Die stärkste Seite des Buches ist zweifellos die Atmosphäre.
Das winterliche Düsseldorf, die sterile, gläserne Welt einer internationalen Kanzlei und die Schatten der Vergangenheit erzeugen eine elegante, beinahe melancholische Grundstimmung. Auch sprachlich zeigt der Roman Ambitionen: Edelmanns Prosa ist sorgfältig, oft ruhig und beobachtend, manchmal fast essayistisch.

Doch genau hier beginnen die Probleme.
Der Roman wirkt überladen. Drei Figuren – María, Viktor und Simon – tragen jeweils Teile der Rekonstruktion des Falls bei, aber keine der Sichtweisen verfügt über genug Tiefenprofil, um emotional wirklich zu tragen. Die Perspektivwechsel wirken eher fragmentarisch als geschickt verschachtelt. Oft entsteht eher Distanz als Spannung.

Der Kriminalfall selbst – der Kern des Romans – entwickelt sich quälend langsam. Die Enthüllungen kommen spät, manche bleiben vage oder wirken konstruiert, und die historische Ebene fühlt sich eher angeheftet als organisch eingewoben an. Statt einer dichten, sich zuspitzenden Erzählung entsteht eine lose Sammlung von thematischen Strängen, die nicht immer harmonieren.

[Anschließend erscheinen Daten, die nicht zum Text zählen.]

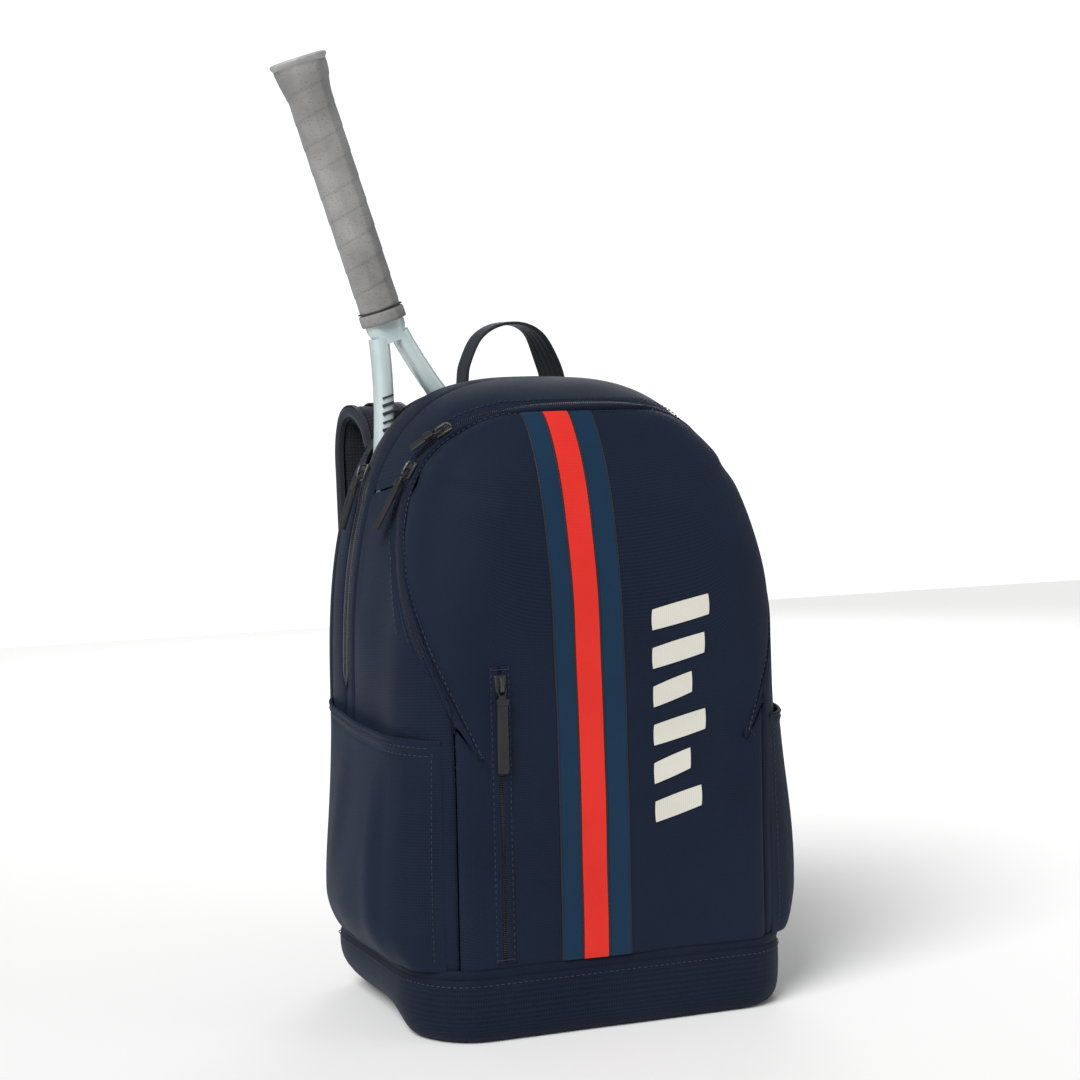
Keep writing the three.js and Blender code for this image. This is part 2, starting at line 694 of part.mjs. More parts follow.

Die emotionale Wirkung bleibt dadurch gering.
Der Selbstmord von Thomas Siebenmorgen sollte als Ausgangspunkt schockieren und berühren, endet jedoch als abstraktes Rätsel ohne echte Nähe zum Opfer.

Fazit:
Ein Roman mit literarischem Anspruch, atmosphärischer Stärke und interessanten Themen – der jedoch an Überfrachtung, fehlender Charaktertiefe und mangelnder narrativer Spannung scheitert.
Für Leser:innen, die klare Struktur, emotionale Intensität und kohärente Dramaturgie suchen, eher enttäuschend.